Wasserman issued an apology days after the emails came to light, saying "I deeply regret my correspondence with Ghislaine Maxwell," while emphasizing that he had no relationship with Epstein beyond the one international trip aboard the plane that the now-deceased financier and sex criminal used to traffic young girls across international lines. One thing uniting the two men is their steadfast support for Israel: Wasserman gave $525,000 to the Friends Of The IDF in 2019, and paid Benjamin Netanyahu a visit in Israel two months ago and got a nice photo-op out of it.
The response to Wasserman's associations with Maxwell has been swift and outraged. Singer Bethany Cosentino of Best Coast was the first artist to make a public statement, followed by Chappell Roan, Wednesday, Orville Peck, and Beach Bunny, among others. "I hold my teams to the highest standards and have a duty to protect them as well," Roan said in a statement. "No artist, agent, or employee should ever be expected to defend or overlook actions that conflict so deeply with our own moral values." Of the many athletes Wasserman represents, only former USWNT great Abby Wambach has publicly announced their departure as of this writing.

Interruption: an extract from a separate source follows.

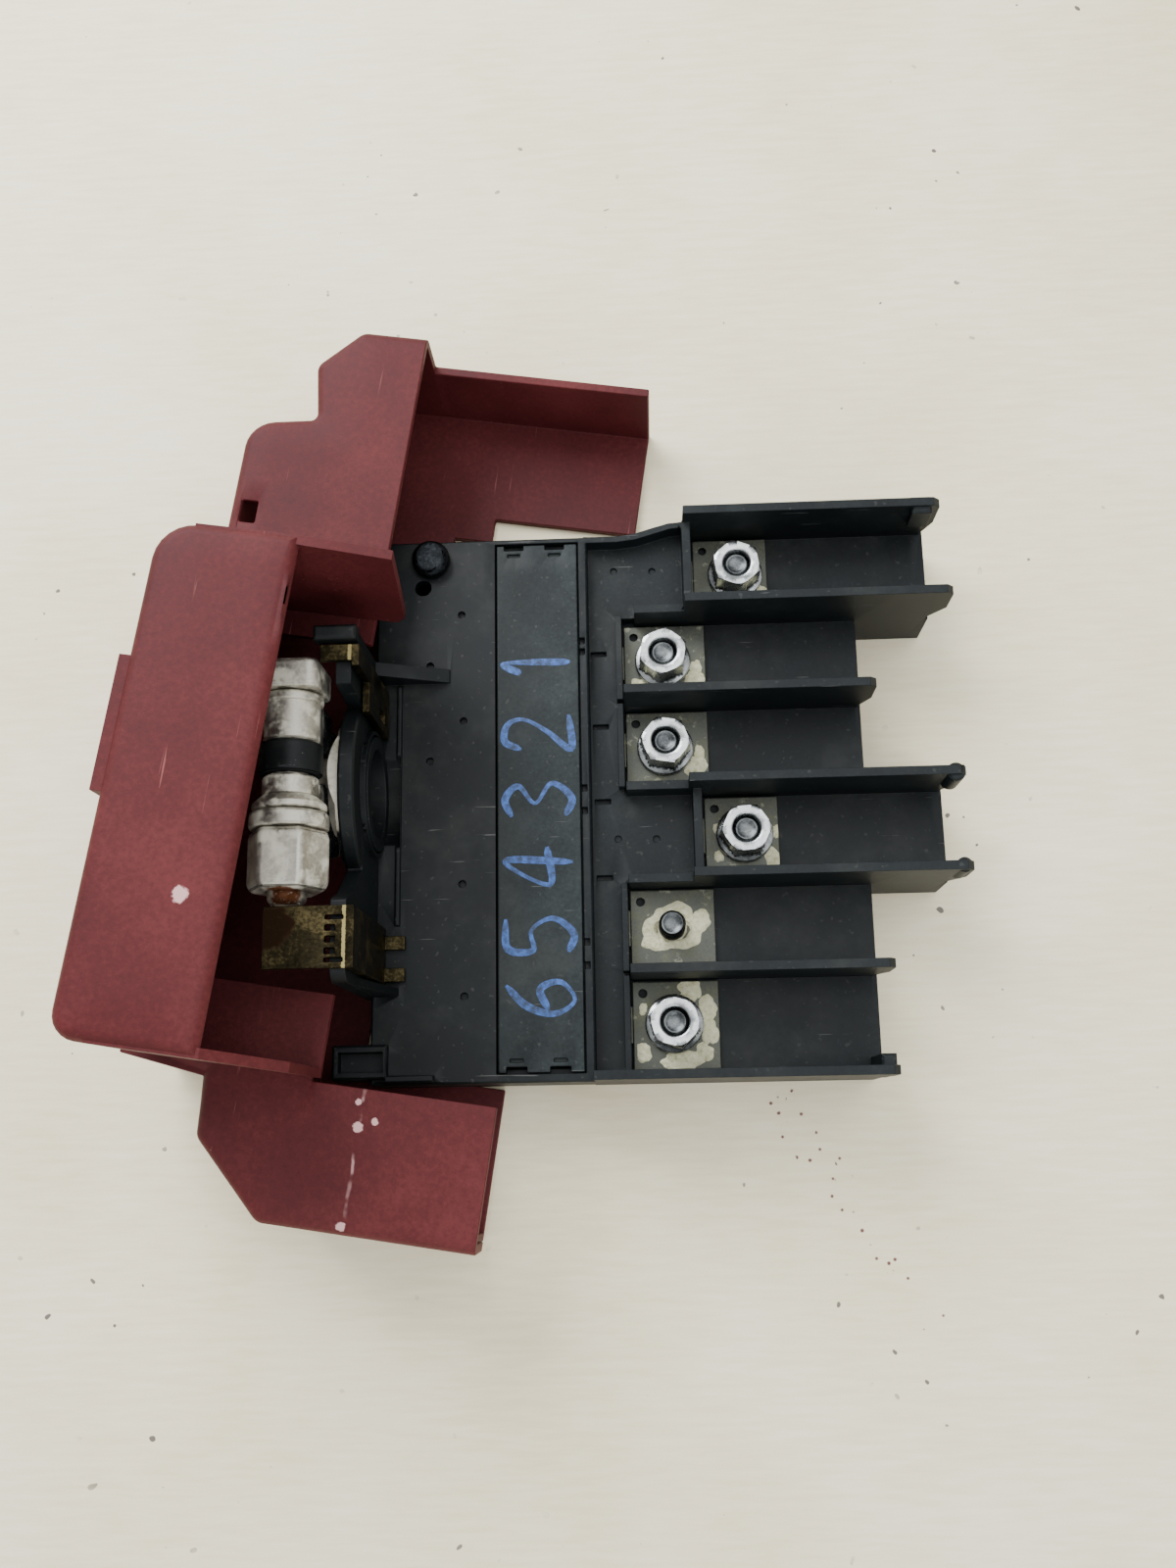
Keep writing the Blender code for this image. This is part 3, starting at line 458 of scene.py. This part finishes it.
def black_nylon(name, dark, mid, pale, dust):
    """Soft black with a low, uneven sheen; fibre mottling drawn at 0.8 mm so that it shows."""
    mat, add, spot = new_material(name)
    cloud = add("TexNoise", Vector=spot, Scale=lumps(14.0), Detail=4.0, Roughness=0.65)
    fibre = add("TexNoise", Vector=spot, Scale=lumps(0.8), Detail=3.0, Roughness=0.7)
    tone = add("Math", add("Math", cloud, fibre, operation="ADD"), 0.5, operation="MULTIPLY")
    colour = add("ValToRGB", tone, stops=((0.36, dark), (0.5, mid), (0.68, pale)))
    # the black is made darker towards the post side, between the two POST_SIDE_X places
    darker_to_post = add("MapRange", add("SeparateXYZ", spot), *POST_SIDE_X, **STEP)
    darker_to_post = add("Math", darker_to_post, 0.6, operation="MULTIPLY")
    colour = add("Mix", Factor_Float=darker_to_post, A_Color=colour, B_Color="#06090a", data_type="RGBA").outputs[2]
    facing = add("SeparateXYZ", add("NewGeometry").outputs["Normal"]).outputs[2]
    level = add("MapRange", facing, 0.6, 0.95, **STEP)
    speck = add("TexNoise", Vector=spot, Scale=lumps(1.3), Detail=2.0, Roughness=0.5)
    speck = add("Math", add("MapRange", speck, 0.66, 0.72, **STEP), 0.55, operation="MULTIPLY")
    film = add("TexNoise", Vector=spot, Scale=lumps(22.0), Detail=4.0, Roughness=0.7)
    film = add("Math", add("MapRange", film, 0.45, 0.75, **STEP), 0.35, operation="MULTIPLY")
    dusty = add("Math", level, add("Math", speck, film, operation="MAXIMUM"), operation="MULTIPLY")
    dusty = add("Math", dusty, dust, operation="MULTIPLY")
    colour = add("Mix", Factor_Float=dusty, A_Color=colour, B_Color="#8b8a82", data_type="RGBA").outputs[2]
    streaks = add("Mapping", Vector=spot, Scale=(0.05, 1.0, 1.0))
    scuff = add("TexNoise", Vector=streaks, Scale=lumps(0.7), Detail=2.0, Roughness=0.55)
    scuff = add("MapRange", scuff, 0.71, 0.75, **STEP)
    faint = add("Math", scuff, 0.18, operation="MULTIPLY")
    colour = add("Mix", Factor_Float=faint, A_Color=colour, B_Color="#9a9a96", data_type="RGBA").outputs[2]
    skin = add("Math", fibre, 0.6, add("Math", scuff, -0.2, operation="MULTIPLY"), operation="MULTIPLY_ADD")
    shader = add("BsdfPrincipled", Base_Color=colour, Specular_IOR_Level=0.22,
                 Roughness=add("MapRange", tone, To_Min=0.38, To_Max=0.62),
                 Normal=add("Bump", Height=skin, Distance=0.05 * MM, Strength=0.6))
    add("OutputMaterial", shader)
    return mat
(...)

Many of those leaving have called for Wasserman to step down from his positions atop the agency and the LA2028 committee. The latter reportedly held a big meeting Wednesday and decided that everything is fine. "LA28 takes allegations of misconduct seriously, and our Board is committed to thoroughly reviewing any concerns related to the organization’s leadership," the group said in a statement. They claim to have had outside counsel review Wasserman's associations with Maxwell and Epstein, and left satisfied that those "did not go beyond what has already been publicly documented."
Which is to say, they are confident that either this story will disappear or they will be able to handle questions about their chairperson's associations with both Epstein and his right-hand woman. That all gets a lot harder if people continue leaving the agency.